Белорусский язык. В Минске в русской школе мы учили белорусский язык, как обязательный. Нас обучали читать и писать на нём. Не помню, сколько уроков было в неделю, и каковы были мои успехи, но мне он нравился своей необычной похожестью на русский. Как будто забавное кривляние по-русски. Я ничего не хочу сказать плохого, но мне было просто интересно, когда знакомые слова произносятся по-другому.
Мне самому когда-то невероятно смешными казались некоторые слова, произнесённые по-русски, а не так, как у нас в деревне. Я помню, как мы с сестричкой хватались за животы от смеха, когда во время первой поездки на поезде за пределы своего края, на какой-то станции услышали за окном вагона полный звонких согласных, возглас русского продавца: «Каму салёных агурцов!», вместо привычных нам, с мягкими согласными: «Кому солоных огурков!».
Вернёмся к белорусскому языку. Даже до сих пор я помню некоторые стихотворения. Например, частушка про «чистюлю»:
Мушка на ваконцы у цымбалы бьець,
Чаму ж мяне не пець, чаму ж не гудець,
Кали у маей хатацы парадачек идець!
Павучок на стенце павутинку ткець,
Чаму ж мяне не петь, чамуж не гудзець,
Кали у маей хатацы парадачек идець
А вот запомнившееся шуточное стихотворение белорусского поэта (не помню какого):
Прасядзев я на бульвары мать с пов гадзины,
Але боле вытрымаць не мог,
Бо грак прыцелився з асины,
И… на шапку, – каб ён здох!
(Не примите за насмешку. Нет, нет! Я уважаю этот язык, сохранившийся в силе, несмотря на неизбежное давление других языков с запада, юга и востока. Приведённые же выше стишки я воспроизвёл так, как я их слышал, но за правильную белорусскую орфографию не ручаюсь. Видимо, имел за этот язык – двойку в дневнике).

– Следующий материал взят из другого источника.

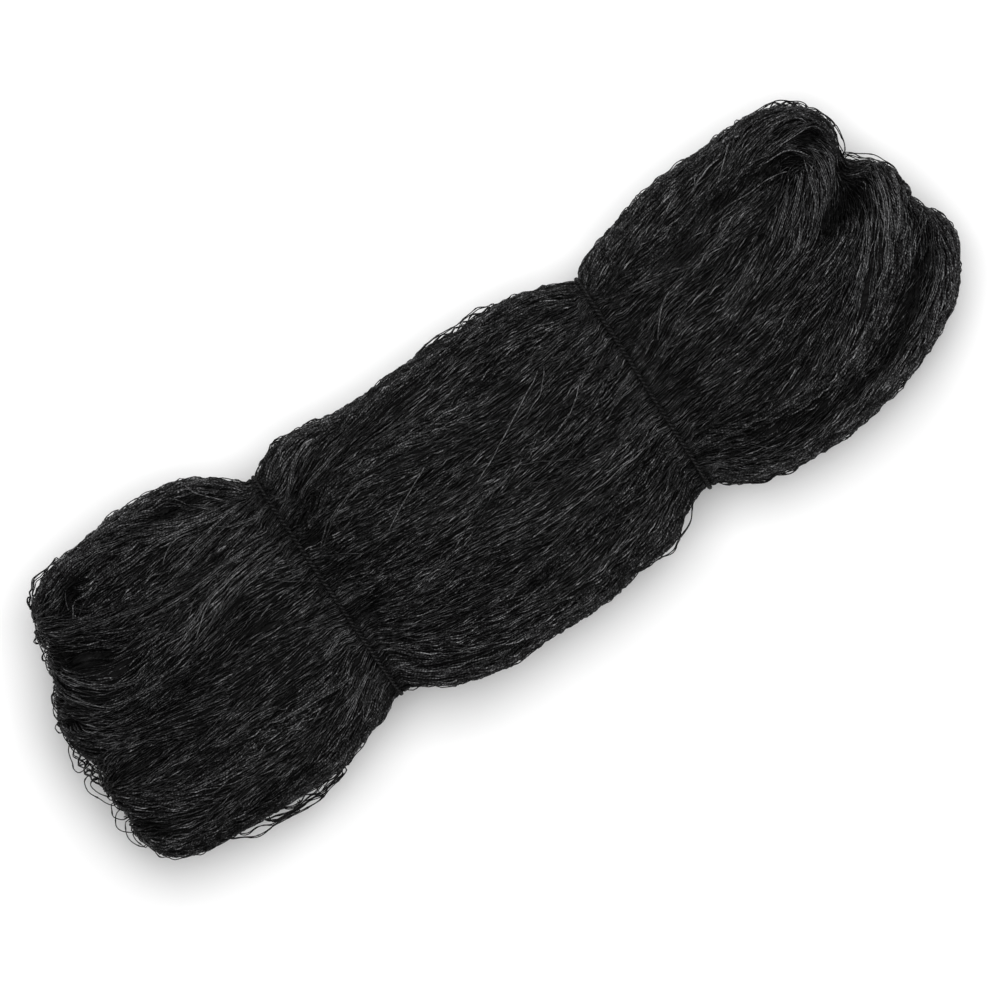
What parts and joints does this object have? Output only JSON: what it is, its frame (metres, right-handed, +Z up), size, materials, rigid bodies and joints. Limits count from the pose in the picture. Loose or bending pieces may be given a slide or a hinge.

Галифе. Военнослужащие до войны, да и после неё, носили удобные брюки под сапоги, фасон которых – галифе – получил по имени некоего французского генерала, впервые одевшего подобные. Отличительной особенностью таких брюк было большое расширение на бёдрах, где карманы. Можно было подумать, что карманы не пустые. Писком моды, среди молодых офицеров, были брюки с до смешного большими расширениями. На эту тему среди мальчишек ходил такой анекдот: «Одна старушка-нищая увидела военного в галифе и стала просить его: – Милок, дай милостыньку?